Roundup of news items worthy of comment

With apologies to the esteemed Diane Rehm of National Public Radio, please join us for Susan's Tuesday news roundup, during which a roundtable of her multiple personalities, each representing a different mood, will dissect the headlines.

Doping scandals in the Tour de France. Gambling among NBA refs. Dog-fighting in the highest reaches of NFL stardom. And suspected steroid abuse by a home-run record-challenger.


And nothing but yawns from the fans over what one sportswriter described as the "shocking nadir" of professional sports. Why?

It may be because fans, who, unlike the sporting press, are not paid to watch games but choose to do so, recognize sports for what it is. Not a noble quest, but entertainment.

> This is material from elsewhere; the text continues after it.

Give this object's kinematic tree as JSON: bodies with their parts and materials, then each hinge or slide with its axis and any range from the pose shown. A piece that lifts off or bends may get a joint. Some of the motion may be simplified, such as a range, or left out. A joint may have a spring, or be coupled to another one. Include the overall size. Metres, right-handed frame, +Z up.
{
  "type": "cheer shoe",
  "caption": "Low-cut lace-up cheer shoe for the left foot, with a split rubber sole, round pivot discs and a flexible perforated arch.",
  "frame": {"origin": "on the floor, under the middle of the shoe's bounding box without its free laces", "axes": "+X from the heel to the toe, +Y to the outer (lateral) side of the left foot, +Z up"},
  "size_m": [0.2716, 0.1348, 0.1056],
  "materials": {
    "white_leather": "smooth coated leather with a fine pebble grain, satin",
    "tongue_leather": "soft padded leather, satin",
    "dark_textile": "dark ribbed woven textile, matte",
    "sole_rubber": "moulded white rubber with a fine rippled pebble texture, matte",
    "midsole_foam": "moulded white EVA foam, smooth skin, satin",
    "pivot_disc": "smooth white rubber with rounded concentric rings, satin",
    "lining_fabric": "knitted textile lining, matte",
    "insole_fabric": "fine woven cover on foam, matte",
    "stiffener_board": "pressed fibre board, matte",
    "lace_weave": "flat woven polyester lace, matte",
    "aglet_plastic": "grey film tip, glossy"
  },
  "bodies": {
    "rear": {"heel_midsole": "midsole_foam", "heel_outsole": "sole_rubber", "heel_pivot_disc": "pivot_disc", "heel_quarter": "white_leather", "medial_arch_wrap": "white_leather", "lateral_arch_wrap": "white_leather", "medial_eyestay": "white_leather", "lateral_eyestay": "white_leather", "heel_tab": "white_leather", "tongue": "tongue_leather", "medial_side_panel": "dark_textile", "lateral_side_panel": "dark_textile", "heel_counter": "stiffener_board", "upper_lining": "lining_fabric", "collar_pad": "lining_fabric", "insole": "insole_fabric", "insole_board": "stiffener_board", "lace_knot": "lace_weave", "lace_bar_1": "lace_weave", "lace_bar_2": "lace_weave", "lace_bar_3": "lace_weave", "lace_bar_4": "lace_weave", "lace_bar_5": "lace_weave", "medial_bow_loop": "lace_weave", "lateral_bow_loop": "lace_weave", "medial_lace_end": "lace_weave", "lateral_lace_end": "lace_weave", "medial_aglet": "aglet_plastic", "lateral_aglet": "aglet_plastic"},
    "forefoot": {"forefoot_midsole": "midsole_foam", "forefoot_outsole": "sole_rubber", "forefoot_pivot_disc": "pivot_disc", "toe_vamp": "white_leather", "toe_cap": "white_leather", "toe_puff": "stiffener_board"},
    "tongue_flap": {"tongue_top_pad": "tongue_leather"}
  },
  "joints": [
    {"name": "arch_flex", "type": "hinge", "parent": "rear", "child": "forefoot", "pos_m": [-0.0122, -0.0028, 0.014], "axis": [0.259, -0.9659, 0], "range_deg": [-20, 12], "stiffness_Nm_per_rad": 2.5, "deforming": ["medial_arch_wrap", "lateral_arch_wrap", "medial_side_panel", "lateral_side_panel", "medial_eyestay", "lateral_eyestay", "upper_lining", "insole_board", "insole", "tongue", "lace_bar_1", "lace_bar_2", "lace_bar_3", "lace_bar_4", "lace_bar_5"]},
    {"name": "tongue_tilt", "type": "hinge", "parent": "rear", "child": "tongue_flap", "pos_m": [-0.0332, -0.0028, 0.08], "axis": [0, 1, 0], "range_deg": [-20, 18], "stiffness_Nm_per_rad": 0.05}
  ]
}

And what is more entertaining than scandal?

Speaking of dog-fighting and Atlanta Falcons quarterback Michael Vick. Certainly it is shocking to force a living creature to use its physical gifts to defeat and perhaps injure another for the bloodthirsty enjoyment of betting fans, only to be disposed of when those physical gifts fail.

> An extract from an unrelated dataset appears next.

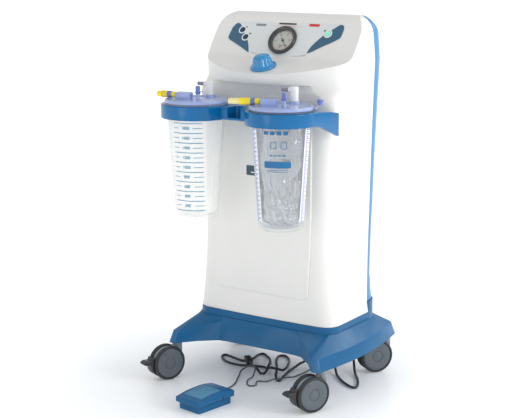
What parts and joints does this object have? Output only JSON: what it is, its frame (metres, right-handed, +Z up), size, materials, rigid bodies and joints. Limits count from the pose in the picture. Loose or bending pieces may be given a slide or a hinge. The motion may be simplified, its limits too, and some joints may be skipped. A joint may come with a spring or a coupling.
{
  "type": "suction pump",
  "caption": "Floor-standing medical suction pump: waisted cover on a castor base, sloping console with gauge and knob, two clear jars in a bracket, foot switch and cords.",
  "frame": {"origin": "on the floor, under the middle of the whole assembly's bounding box, foot switch and cord included", "axes": "+Z up, -Y towards the front where the jars hang, +X to the right seen from the front"},
  "size_m": [0.4745, 0.5435, 0.8415],
  "materials": {
    "white_cover": "satin white",
    "blue_moulding": "fine-grained mid blue",
    "gloss_blue": "polished blue",
    "overlay": "light grey film",
    "navy_button": "dark blue",
    "green_button": "pale green",
    "dark_plastic": "black",
    "wheel_grey": "mid grey",
    "tyre": "black rubber",
    "steel": "bright steel",
    "aluminium": "cast, satin",
    "dial": "off-white printed dial",
    "clear": "clear polycarbonate",
    "film": "clear film",
    "lid": "periwinkle",
    "yellow": "yellow",
    "ivory": "white",
    "board": "green circuit board",
    "cord": "dark grey rubber"
  },
  "bodies": {
    "trolley": {"trolley_base": "blue_moulding", "chassis_plate": "steel", "front_cover": "white_cover", "rear_cover": "blue_moulding", "jar_bracket": "gloss_blue", "fascia_overlay": "overlay", "control_board": "board", "gauge_case": "dark_plastic", "gauge_dial": "dial", "gauge_lens": "clear", "regulator_body": "aluminium", "pump_body": "aluminium", "pump_head_left": "aluminium", "pump_head_right": "aluminium", "main_hose": "cord", "power_cord": "cord", "footswitch_base": "blue_moulding", "footswitch_pin": "steel", "footswitch_cord": "cord"},
    "power_button": {"power_button": "green_button"},
    "range_button_upper": {"range_button_upper": "navy_button"},
    "range_button_lower": {"range_button_lower": "navy_button"},
    "gauge_needle": {"gauge_needle": "dark_plastic"},
    "regulator": {"regulator_spindle": "steel", "regulator_knob": "gloss_blue"},
    "jar_left": {"jar_left": "clear"},
    "lid_left": {"lid_left": "lid", "liner_left": "film", "patient_connector_left": "yellow", "vacuum_elbow_left": "ivory", "hose_barb_left": "dark_plastic"},
    "port_cap_left": {"port_cap_left": "lid"},
    "jar_right": {"jar_right": "clear"},
    "lid_right": {"lid_right": "lid", "liner_right": "film", "patient_connector_right": "yellow", "vacuum_elbow_right": "ivory", "hose_barb_right": "dark_plastic", "spare_cap_right": "lid"},
    "port_cap_right": {"port_cap_right": "lid"},
    "castor_front_left": {"castor_housing_front_left": "wheel_grey", "castor_axle_front_left": "steel"},
    "wheel_outer_front_left": {"wheel_outer_front_left": "tyre"},
    "wheel_inner_front_left": {"wheel_inner_front_left": "tyre"},
    "brake_pedal_front_left": {"brake_pedal_front_left": "dark_plastic"},
    "castor_front_right": {"castor_housing_front_right": "wheel_grey", "castor_axle_front_right": "steel"},
    "wheel_outer_front_right": {"wheel_outer_front_right": "tyre"},
    "wheel_inner_front_right": {"wheel_inner_front_right": "tyre"},
    "brake_pedal_front_right": {"brake_pedal_front_right": "dark_plastic"},
    "castor_rear_right": {"castor_housing_rear_right": "wheel_grey", "castor_axle_rear_right": "steel"},
    "wheel_outer_rear_right": {"wheel_outer_rear_right": "tyre"},
    "wheel_inner_rear_right": {"wheel_inner_rear_right": "tyre"},
    "castor_rear_left": {"castor_housing_rear_left": "wheel_grey", "castor_axle_rear_left": "steel"},
    "wheel_outer_rear_left": {"wheel_outer_rear_left": "tyre"},
    "wheel_inner_rear_left": {"wheel_inner_rear_left": "tyre"},
    "cooling_fan": {"cooling_fan": "dark_plastic"},
    "footswitch_pedal": {"footswitch_pedal": "blue_moulding"}
  },
  "joints": [
    {"name": "power_button_press", "type": "slide", "parent": "trolley", "child": "power_button", "axis": [0, 0.8182, -0.5749], "range_m": [0, 0.0012]},
    {"name": "range_button_upper_press", "type": "slide", "parent": "trolley", "child": "range_button_upper", "axis": [0, 0.8182, -0.5749], "range_m": [0, 0.0012]},
    {"name": "range_button_lower_press", "type": "slide", "parent": "trolley", "child": "range_button_lower", "axis": [0, 0.8182, -0.5749], "range_m": [0, 0.0012]},
    {"name": "needle_swing", "type": "hinge", "parent": "trolley", "child": "gauge_needle", "pos_m": [0.0133, 0.05859, 0.781], "axis": [0, -0.8182, 0.5749], "range_deg": [0, 270]},
    {"name": "regulator_turn", "type": "hinge", "parent": "trolley", "child": "regulator", "pos_m": [0.0133, -0.0213, 0.72854], "axis": [0, -0.3131, 0.9497], "range_deg": [-360, 360]},
    {"name": "jar_left_lift", "type": "slide", "parent": "trolley", "child": "jar_left", "axis": [0, 0, 1], "range_m": [0, 0.27]},
    {"name": "lid_left_lift", "type": "slide", "parent": "jar_left", "child": "lid_left", "axis": [0, 0, 1], "range_m": [0, 0.26]},
    {"name": "port_cap_left_lift", "type": "slide", "parent": "lid_left", "child": "port_cap_left", "axis": [0, 0, 1], "range_m": [0, 0.012]},
    {"name": "jar_right_lift", "type": "slide", "parent": "trolley", "child": "jar_right", "axis": [0, 0, 1], "range_m": [0, 0.27]},
    {"name": "lid_right_lift", "type": "slide", "parent": "jar_right", "child": "lid_right", "axis": [0, 0, 1], "range_m": [0, 0.26]},
    {"name": "port_cap_right_lift", "type": "slide", "parent": "lid_right", "child": "port_cap_right", "axis": [0, 0, 1], "range_m": [0, 0.012]},
    {"name": "castor_front_left_swivel", "type": "hinge", "parent": "trolley", "child": "castor_front_left", "pos_m": [-0.1827, -0.0883, 0.088], "axis": [0, 0, 1], "continuous": true},
    {"name": "wheel_outer_front_left_roll", "type": "hinge", "parent": "castor_front_left", "child": "wheel_outer_front_left", "pos_m": [-0.19356, -0.11519, 0.04], "axis": [0.9272, -0.3746, 0], "continuous": true},
    {"name": "wheel_inner_front_left_roll", "type": "hinge", "parent": "castor_front_left", "child": "wheel_inner_front_left", "pos_m": [-0.19356, -0.11519, 0.04], "axis": [0.9272, -0.3746, 0], "continuous": true},
    {"name": "brake_front_left", "type": "hinge", "parent": "castor_front_left", "child": "brake_pedal_front_left", "pos_m": [-0.20986, -0.15552, 0.058], "axis": [-0.9272, 0.3746, 0], "range_deg": [0, 14]},
    {"name": "castor_front_right_swivel", "type": "hinge", "parent": "trolley", "child": "castor_front_right", "pos_m": [0.2093, -0.0883, 0.088], "axis": [0, 0, 1], "continuous": true},
    {"name": "wheel_outer_front_right_roll", "type": "hinge", "parent": "castor_front_right", "child": "wheel_outer_front_right", "pos_m": [0.19659, -0.11436, 0.04], "axis": [0.8988, -0.4384, 0], "continuous": true},
    {"name": "wheel_inner_front_right_roll", "type": "hinge", "parent": "castor_front_right", "child": "wheel_inner_front_right", "pos_m": [0.19659, -0.11436, 0.04], "axis": [0.8988, -0.4384, 0], "continuous": true},
    {"name": "brake_front_right", "type": "hinge", "parent": "castor_front_right", "child": "brake_pedal_front_right", "pos_m": [0.17752, -0.15346, 0.058], "axis": [-0.8988, 0.4384, 0], "range_deg": [0, 14]},
    {"name": "castor_rear_right_swivel", "type": "hinge", "parent": "trolley", "child": "castor_rear_right", "pos_m": [0.2013, 0.2217, 0.088], "axis": [0, 0, 1], "continuous": true},
    {"name": "wheel_outer_rear_right_roll", "type": "hinge", "parent": "castor_rear_right", "child": "wheel_outer_rear_right", "pos_m": [0.18425, 0.19824, 0.04], "axis": [0.809, -0.5878, 0], "continuous": true},
    {"name": "wheel_inner_rear_right_roll", "type": "hinge", "parent": "castor_rear_right", "child": "wheel_inner_rear_right", "pos_m": [0.18425, 0.19824, 0.04], "axis": [0.809, -0.5878, 0], "continuous": true},
    {"name": "castor_rear_left_swivel", "type": "hinge", "parent": "trolley", "child": "castor_rear_left", "pos_m": [-0.1747, 0.2217, 0.088], "axis": [0, 0, 1], "continuous": true},
    {"name": "wheel_outer_rear_left_roll", "type": "hinge", "parent": "castor_rear_left", "child": "wheel_outer_rear_left", "pos_m": [-0.19692, 0.20306, 0.04], "axis": [0.6428, -0.766, 0], "continuous": true},
    {"name": "wheel_inner_rear_left_roll", "type": "hinge", "parent": "castor_rear_left", "child": "wheel_inner_rear_left", "pos_m": [-0.19692, 0.20306, 0.04], "axis": [0.6428, -0.766, 0], "continuous": true},
    {"name": "fan_spin", "type": "hinge", "parent": "trolley", "child": "cooling_fan", "pos_m": [0.0891, 0.0797, 0.2006], "axis": [1, 0, 0], "continuous": true},
    {"name": "footswitch_press", "type": "hinge", "parent": "trolley", "child": "footswitch_pedal", "pos_m": [-0.0094, -0.19357, 0.0205], "axis": [0.9863, -0.165, 0], "range_deg": [0, 4]}
  ]
}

The answer? Get the dogs agents.

Shocking news out of NASA, where an internal report revealed that astronauts were knocking back a few just hours before takeoff.

NASA apparently assumed the pilots would understand that the rules governing use of the T-38 aircraft trainers - no alcohol consumption within 12 hours of flight - also applied to them when they were about to grab the stick of a giant rocket.

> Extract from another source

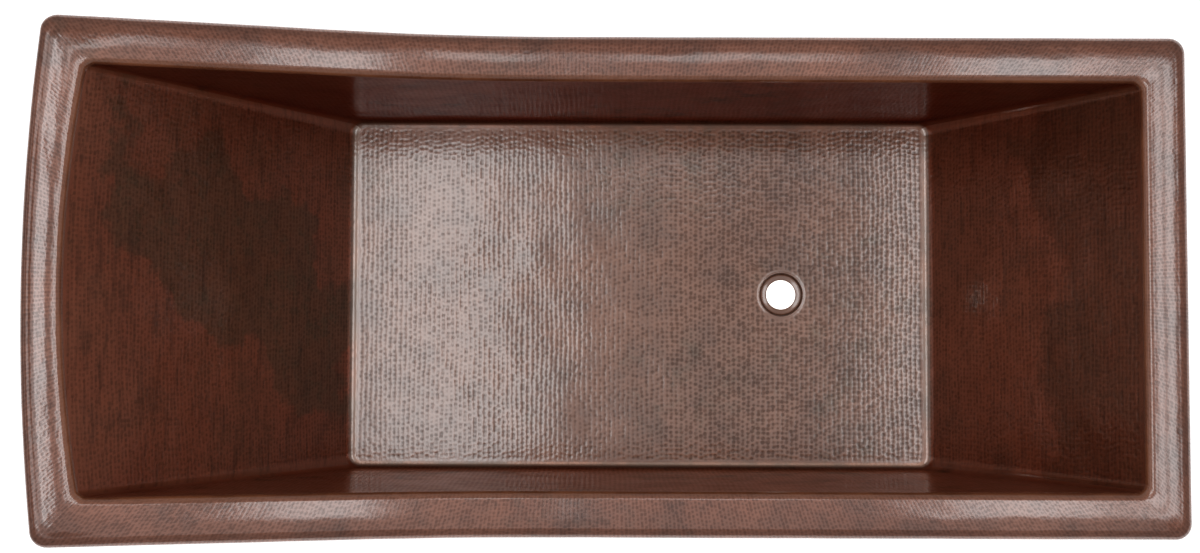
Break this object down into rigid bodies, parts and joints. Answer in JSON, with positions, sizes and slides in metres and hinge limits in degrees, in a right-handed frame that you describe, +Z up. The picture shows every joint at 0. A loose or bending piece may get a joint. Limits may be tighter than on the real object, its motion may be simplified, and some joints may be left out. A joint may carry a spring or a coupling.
{
  "type": "freestanding bathtub",
  "caption": "Rectangular double-walled hammered copper freestanding bathtub with sloping ends, a rolled rim that sweeps up to the backrest, and a floor drain hole.",
  "frame": {"origin": "on the ground under the middle of the tub's length and width", "axes": "+X to the foot end, where the drain is; +Y to the bather's left; +Z up"},
  "size_m": [1.829, 0.813, 0.7824],
  "materials": {
    "basin_copper": "hammered copper sheet with a dark brown patina, sealed to a gloss",
    "rim_copper": "hammered copper with a brown patina, worn brighter along the crown",
    "skin_copper": "hammered copper sheet with a dark brown patina",
    "frame_steel": "galvanised mild steel tube and bar",
    "zinc_steel": "zinc-plated fasteners",
    "plywood": "raw birch plywood",
    "mat_rubber": "matt sound-damping mat",
    "pad_rubber": "matt moulded rubber"
  },
  "bodies": {
    "tub": {"basin_floor": "basin_copper", "basin_head": "basin_copper", "basin_foot": "basin_copper", "basin_side_left": "basin_copper", "basin_side_right": "basin_copper", "rim_head": "rim_copper", "rim_foot": "rim_copper", "rim_left": "rim_copper", "rim_right": "rim_copper", "rim_core_head": "frame_steel", "rim_core_foot": "frame_steel", "rim_core_left": "frame_steel", "rim_core_right": "frame_steel", "skin_head": "skin_copper", "skin_foot": "skin_copper", "skin_left": "skin_copper", "skin_right": "skin_copper", "side_posts_left": "frame_steel", "side_posts_right": "frame_steel", "head_struts": "frame_steel", "foot_struts": "frame_steel", "base_rail_left": "frame_steel", "base_rail_right": "frame_steel", "crossmember_1": "frame_steel", "crossmember_2": "frame_steel", "crossmember_3": "frame_steel", "crossmember_4": "frame_steel", "crossmember_5": "frame_steel", "crossmember_6": "frame_steel", "support_board": "plywood", "damping_mat": "mat_rubber", "weld_nuts": "zinc_steel", "lock_nuts": "zinc_steel"},
    "leveller_1": {"leveller_pad_1": "pad_rubber", "leveller_stud_1": "zinc_steel"},
    "leveller_2": {"leveller_pad_2": "pad_rubber", "leveller_stud_2": "zinc_steel"},
    "leveller_3": {"leveller_pad_3": "pad_rubber", "leveller_stud_3": "zinc_steel"},
    "leveller_4": {"leveller_pad_4": "pad_rubber", "leveller_stud_4": "zinc_steel"}
  },
  "joints": [
    {"name": "leveller_1_travel", "type": "slide", "parent": "tub", "child": "leveller_1", "axis": [0, 0, -1], "range_m": [0, 0.02]},
    {"name": "leveller_2_travel", "type": "slide", "parent": "tub", "child": "leveller_2", "axis": [0, 0, -1], "range_m": [0, 0.02]},
    {"name": "leveller_3_travel", "type": "slide", "parent": "tub", "child": "leveller_3", "axis": [0, 0, -1], "range_m": [0, 0.02]},
    {"name": "leveller_4_travel", "type": "slide", "parent": "tub", "child": "leveller_4", "axis": [0, 0, -1], "range_m": [0, 0.02]}
  ]
}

Apparently, you have to spell these things out.

Tied for bad judgment with the happy hour astronauts were the house mothers at NASA, who allowed the astronauts to keep alcohol in their dorm rooms during the quarantine period before flights.

A comprehensive and authoritative national study funded by Congress and released at the end of June found that abstinence education programs don't work.


Telling young people not to have sex before marriage - while withholding any information about birth control - does not change the behavior or the decision-making of those young people over the course of their teenaged years, according to the study.

However, there is also plenty of research that shows young people are delaying sex and are more likely to use contraception when they have sex, regardless of what kind of sex education they have had, if any.

And this trend began years before the Bush administration began holding federal dollars hostage in exchange for a school district's promise not to mention condoms or the pill.

What are we to conclude from these apparent contradictions?

That our kids are smart enough to make good decisions and to protect themselves, despite our best efforts to keep them in the dark.

Speaking of birth control, a pill has become available that has the added benefit of menstrual suppression. Take Lybrel and you never have to have a period again.


If you are wondering if this is a good thing, consider a presentation by its manufacturer, Wyeth, that was described by Karen Houppert in The New York Times.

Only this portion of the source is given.